# COLLECTED DATA start
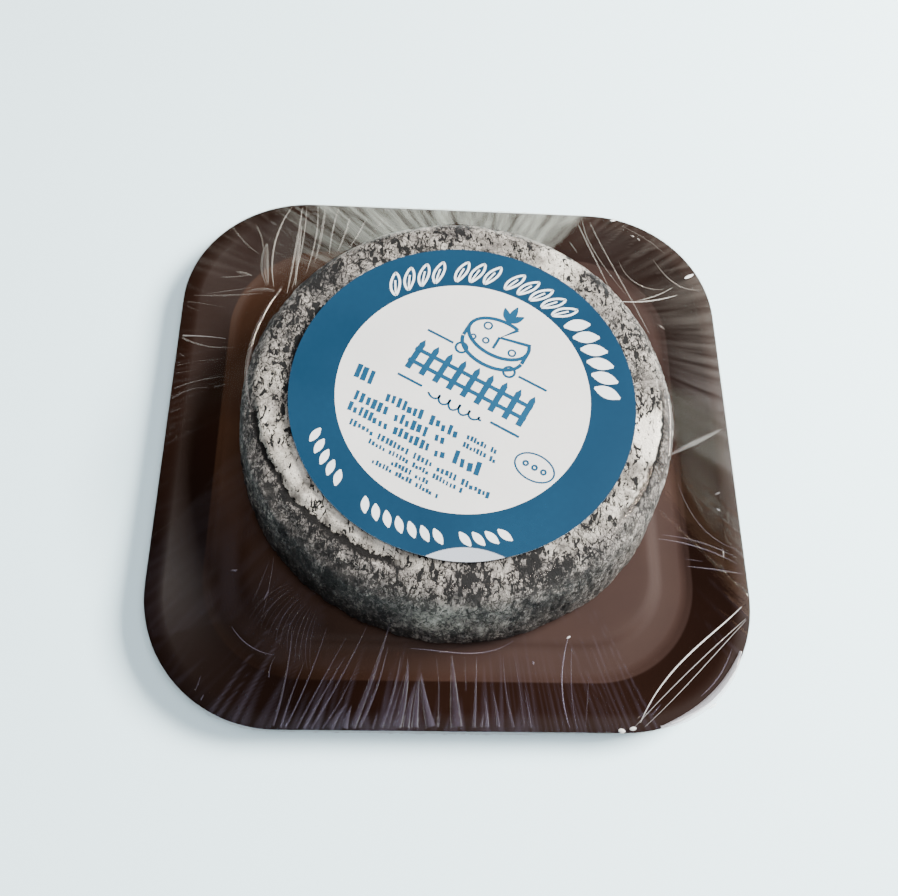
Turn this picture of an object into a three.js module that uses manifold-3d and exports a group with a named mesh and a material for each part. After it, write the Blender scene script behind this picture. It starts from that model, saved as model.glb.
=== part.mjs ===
// Ash-rinded goat's cheese: a small round wheel on a moulded plastic tray, wrapped together in
// clear stretch film, with a round paper label on top. Millimetres, +Z up. The origin is on the
// surface that the pack rests on, under the middle of the tray.

import * as THREE from 'three';
import { ConvexGeometry } from 'three/addons/geometries/ConvexGeometry.js';
import { mergeVertices } from 'three/addons/utils/BufferGeometryUtils.js';
import Module from 'manifold-3d';

const wasm = await Module();
wasm.setup();

// Cheese wheel: slumped a little, so it is widest near its foot.
const wheelDiameter = 91.6;
const wheelHeight = 21.2;
const wheelTaper = 3.0;
const footRadius = 3.5;
const shoulderRadius = 4.5;
const wheelCentre = new THREE.Vector2(0.6, 2.0);

// Tray: one sheet, formed with a lip, a sloping wall, a flat floor and a low raised panel.
const sheet = 0.5;
const panelHeight = 0.7;
const panelOverhang = 2.4;
const panelDraft = 0.6;
const panelCorner = 16;
const floorLedge = 5.1;
const floorCorner = 20.5;
const wallRun = 8.5;
const wallHeight = 5.4;
const lipWidth = 3.0;
const trayCorner = 27.4;

// Stretch film: taut from the wheel's shoulder to the lip, and tucked under the tray.
const filmThickness = 0.3;
const ventDiameter = 10;

// Label: a round of coated paper on the film.
const labelDiameter = 68.2;
const labelThickness = 0.3;
const labelCentre = new THREE.Vector2(1.0, 1.5);

// Pieces that touch are held this far apart.
const gap = 0.3;

// Faceting, each an even number of steps. A path gives an arc twice the divisions it is asked for.
const roundSegments = 80;
const cornerSegments = 12;
const bendSegments = 4;
const overcut = 1;

// Heights, from the surface up.
const trayBase = filmThickness + gap;
const floorTop = trayBase + sheet;
const panelTop = floorTop + panelHeight;
const lipTop = floorTop + wallHeight;
const wheelBase = panelTop + gap;
const wheelTop = wheelBase + wheelHeight;
const labelBase = wheelTop + gap + filmThickness + gap;

// The tray is sized outwards from the wheel that stands on it.
const panelSide = wheelDiameter - 2 * panelOverhang;
const floorSide = panelSide + 2 * floorLedge;
const hollowSide = floorSide + 2 * wallRun;
const traySide = hollowSide + 2 * lipWidth;

const wheelRadius = wheelDiameter / 2;
const topEdgeRadius = wheelRadius - wheelTaper;
const bendRadius = topEdgeRadius - shoulderRadius;
const bendHeight = wheelTop - shoulderRadius;

const degrees = THREE.MathUtils.degToRad;

function materialOf(color, roughness, metalness = 0) {
	return new THREE.MeshStandardMaterial({ color, roughness, metalness });
}

function solidOf(geometry) {
	geometry.deleteAttribute('normal');
	geometry.deleteAttribute('uv');
	const merged = mergeVertices(geometry, 1e-4);
	return new wasm.Manifold(new wasm.Mesh({
		numProp: 3,
		vertProperties: new Float32Array(merged.attributes.position.array),
		triVerts: new Uint32Array(merged.index.array),
	}));
}

function geometryOf(solid) {
	const { vertProperties, triVerts } = solid.getMesh();
	const geometry = new THREE.BufferGeometry();
	geometry.setAttribute('position', new THREE.BufferAttribute(vertProperties, 3));
	geometry.setIndex(new THREE.BufferAttribute(triVerts, 1));
	geometry.computeVertexNormals();
	return geometry;
}

function meshOf(name, geometry, material) {
	const mesh = new THREE.Mesh(geometry, material);
	mesh.name = name;
	return mesh;
}

// A square with rounded corners, centred on the axis, as points at one height.
function squareRing(side, corner, z) {
	const reach = side / 2 - corner;
	const outline = new THREE.Shape();
	outline.absarc(reach, reach, corner, 0, degrees(90));
	outline.absarc(-reach, reach, corner, degrees(90), degrees(180));
	outline.absarc(-reach, -reach, corner, degrees(180), degrees(270));
	outline.absarc(reach, -reach, corner, degrees(270), degrees(360));
	outline.closePath();
	return outline.getPoints(cornerSegments / 2).map((p) => new THREE.Vector3(p.x, p.y, z));
}

function roundRing(centre, radius, z) {
	const outline = new THREE.EllipseCurve(centre.x, centre.y, radius, radius);
	return outline.getPoints(roundSegments).map((p) => new THREE.Vector3(p.x, p.y, z));
}

// The convex block between a lower and an upper ring.
function block(...rings) {
	return solidOf(new ConvexGeometry(rings.flat()));
}

// Directions of a bend from one angle to another, as a unit run and rise.
function bend(fromAngle, toAngle) {
	return Array.from({ length: bendSegments + 1 }, (_, i) => {
		const angle = degrees(THREE.MathUtils.lerp(fromAngle, toAngle, i / bendSegments));
		return { run: Math.cos(angle), rise: Math.sin(angle) };
	});
}

function cheeseWheel() {
	const profile = new THREE.Path();
	profile.moveTo(0, wheelBase);
	profile.lineTo(wheelRadius - footRadius, wheelBase);
	profile.absarc(wheelRadius - footRadius, wheelBase + footRadius, footRadius, degrees(-90), 0);
	profile.absarc(bendRadius, bendHeight, shoulderRadius, 0, degrees(90));
	profile.lineTo(0, wheelTop);
	const geometry = new THREE.LatheGeometry(profile.getPoints(bendSegments / 2), roundSegments);
	geometry.rotateX(degrees(90));
	geometry.translate(wheelCentre.x, wheelCentre.y, 0);
	return meshOf('cheese_wheel', geometry, materialOf('#b9b5ab', 0.85));
}

function tray() {
	const lip = block(
		squareRing(traySide, trayCorner, lipTop - sheet),
		squareRing(traySide, trayCorner, lipTop),
	);
	const hollowCorner = trayCorner - lipWidth;
	const dish = block(
		squareRing(floorSide, floorCorner, trayBase),
		squareRing(hollowSide, hollowCorner, lipTop - sheet),
		squareRing(hollowSide, hollowCorner, lipTop),
	);
	const hollow = block(
		squareRing(floorSide, floorCorner, floorTop),
		squareRing(hollowSide, hollowCorner, lipTop),
		squareRing(hollowSide, hollowCorner, lipTop + overcut),
	);
	const panel = block(
		squareRing(panelSide, panelCorner, trayBase),
		squareRing(panelSide, panelCorner, floorTop),
		squareRing(panelSide - 2 * panelDraft, panelCorner - panelDraft, panelTop),
	);
	const underSide = panelSide - 2 * sheet;
	const underCorner = panelCorner - sheet;
	const underPanel = block(
		squareRing(underSide, underCorner, trayBase - overcut),
		squareRing(underSide, underCorner, trayBase),
		squareRing(underSide - 2 * panelDraft, underCorner - panelDraft, trayBase + panelHeight),
	);
	const sheetSolid = dish.add(lip).subtract(hollow).add(panel).subtract(underPanel);
	return meshOf('tray', geometryOf(sheetSolid), materialOf('#3f2318', 0.32));
}

// The taut outer form of wheel and tray together, grown outwards evenly.
function wrappedForm(growth) {
	const rings = [];
	for (const { run, rise } of bend(0, 90)) {
		const radius = shoulderRadius + growth;
		rings.push(roundRing(wheelCentre, bendRadius + radius * run, bendHeight + radius * rise));
	}
	for (const { run, rise } of bend(-60, 60)) {
		const edge = rise < 0 ? lipTop - sheet : lipTop;
		rings.push(squareRing(traySide + 2 * growth * run, trayCorner + growth * run, edge + growth * rise));
	}
	for (const { run, rise } of bend(-90, 0)) {
		rings.push(squareRing(floorSide + 2 * growth * run, floorCorner + growth * run, trayBase + growth * rise));
	}
	return block(...rings);
}

// The film's edges meet under the tray, round a small vent.
function stretchFilm() {
	const vent = new THREE.CylinderGeometry(ventDiameter / 2, ventDiameter / 2, 2 * overcut, roundSegments / 2);
	vent.rotateX(degrees(90));
	const skin = wrappedForm(gap + filmThickness).subtract(wrappedForm(gap));
	const film = skin.subtract(solidOf(vent));
	return meshOf('stretch_film', geometryOf(film), materialOf('#c9c6c2', 0.12));
}

function label() {
	const radius = labelDiameter / 2;
	const geometry = new THREE.CylinderGeometry(radius, radius, labelThickness, roundSegments);
	geometry.rotateX(degrees(90));
	geometry.translate(labelCentre.x, labelCentre.y, labelBase + labelThickness / 2);
	return meshOf('label', geometry, materialOf('#35739a', 0.4));
}

const wheelPack = new THREE.Group();
wheelPack.add(tray());
wheelPack.add(cheeseWheel());
wheelPack.add(stretchFilm());
wheelPack.add(label());

export default wheelPack;
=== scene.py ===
import math
import random
from functools import partial

import bpy
import numpy as np
from mathutils import Matrix, Vector, noise
from mathutils.bvhtree import BVHTree


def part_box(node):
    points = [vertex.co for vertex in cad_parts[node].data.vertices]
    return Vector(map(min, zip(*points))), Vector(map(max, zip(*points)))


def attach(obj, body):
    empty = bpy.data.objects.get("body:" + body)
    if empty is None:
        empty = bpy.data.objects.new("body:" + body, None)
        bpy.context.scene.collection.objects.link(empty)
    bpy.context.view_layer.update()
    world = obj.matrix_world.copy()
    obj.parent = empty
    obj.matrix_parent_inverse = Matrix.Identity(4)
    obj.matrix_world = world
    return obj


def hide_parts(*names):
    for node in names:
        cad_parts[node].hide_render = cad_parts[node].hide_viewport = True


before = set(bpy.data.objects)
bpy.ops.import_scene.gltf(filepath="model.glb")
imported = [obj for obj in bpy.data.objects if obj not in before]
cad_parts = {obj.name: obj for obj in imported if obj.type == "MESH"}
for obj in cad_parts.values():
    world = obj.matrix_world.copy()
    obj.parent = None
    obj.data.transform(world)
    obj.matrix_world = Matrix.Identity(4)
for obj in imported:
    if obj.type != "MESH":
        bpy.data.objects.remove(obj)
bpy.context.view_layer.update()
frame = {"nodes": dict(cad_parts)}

mm = 0.001
print("frame loaded:", ", ".join(frame["nodes"]))


# small helpers

def toLinear(hexText, alpha=1.0):
    values = [int(hexText[i:i + 2], 16) / 255 for i in (1, 3, 5)]
    return tuple(v / 12.92 if v <= 0.04045 else ((v + 0.055) / 1.055) ** 2.4 for v in values) + (alpha,)


def addNode(tree, kind, values=(), stops=(), **settings):
    # values go to inputs by order or by name: numbers, hex colours, or nodes and sockets to link
    node = tree.nodes.new("ShaderNode" + kind)
    for key, value in settings.items():
        setattr(node, key, value)
    for key, value in values.items() if isinstance(values, dict) else enumerate(values):
        if isinstance(value, bpy.types.Node):
            value = next(socket for socket in value.outputs if socket.enabled)
        if isinstance(value, bpy.types.NodeSocket):
            tree.links.new(value, node.inputs[key])
        else:
            node.inputs[key].default_value = toLinear(value) if isinstance(value, str) else value
    if stops:
        elements = node.color_ramp.elements
        while len(elements) < len(stops):
            elements.new(0.5)
        for element, (place, color) in zip(elements, stops):
            element.position = place
            element.color = toLinear(color)
    return node


def newMaterial(name):
    # an empty material, and what adds nodes to it
    material = bpy.data.materials.new(name)
    material.use_nodes = True
    material.node_tree.nodes.clear()
    return material, partial(addNode, material.node_tree)


def calm():
    # object mode with nothing selected
    if bpy.context.object and bpy.context.object.mode != "OBJECT":
        bpy.ops.object.mode_set(mode="OBJECT")
    bpy.ops.object.select_all(action="DESELECT")


def pick(piece, faceTest=None, edgeTest=None):
    # select in edit mode by place and normal
    bpy.ops.object.mode_set(mode="EDIT")
    bpy.ops.mesh.select_mode(type="FACE" if faceTest else "EDGE")
    bpy.ops.mesh.select_all(action="DESELECT")
    bpy.ops.object.mode_set(mode="OBJECT")
    mesh = piece.data
    if faceTest:
        for face in mesh.polygons:
            face.select = bool(faceTest(face.center, face.normal))
    else:
        for edge in mesh.edges:
            ends = [mesh.vertices[i].co for i in edge.vertices]
            edge.select = bool(edgeTest(*ends))
    bpy.ops.object.mode_set(mode="EDIT")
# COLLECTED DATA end
__STATED EXERCISE__
Produce the lines from the top of the listing through the "of the tray." line exactly as they appear, with no additional output.

__SOLUTION__
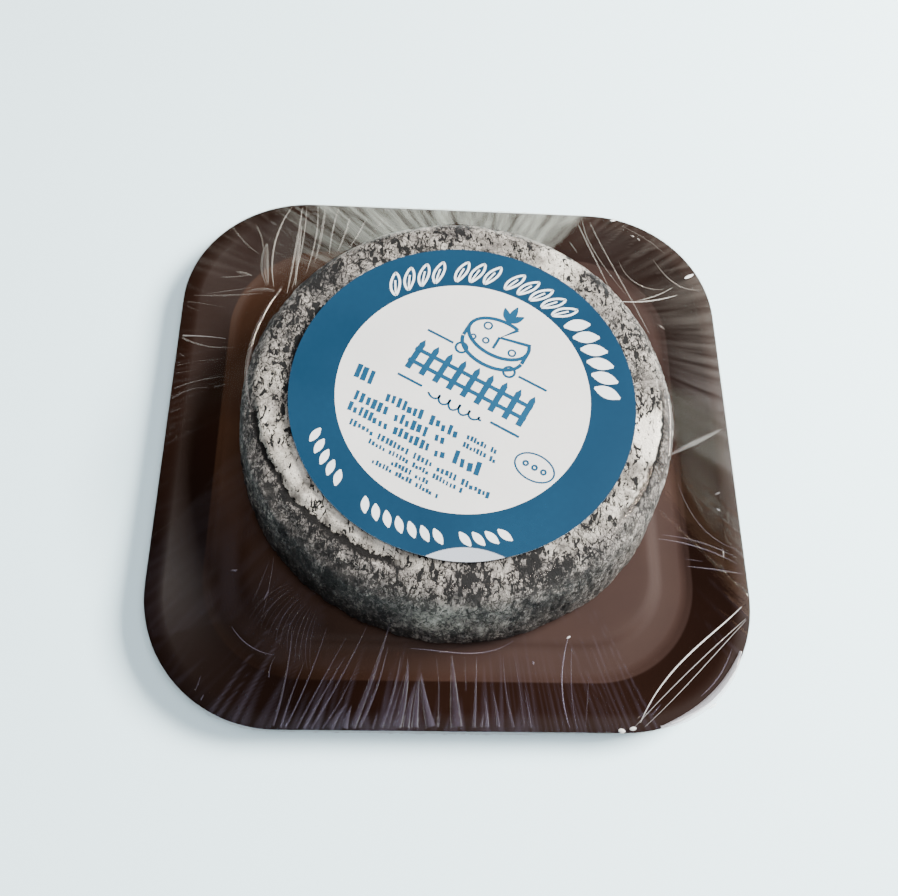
Turn this picture of an object into a three.js module that uses manifold-3d and exports a group with a named mesh and a material for each part. After it, write the Blender scene script behind this picture. It starts from that model, saved as model.glb.
=== part.mjs ===
// Ash-rinded goat's cheese: a small round wheel on a moulded plastic tray, wrapped together in
// clear stretch film, with a round paper label on top. Millimetres, +Z up. The origin is on the
// surface that the pack rests on, under the middle of the tray.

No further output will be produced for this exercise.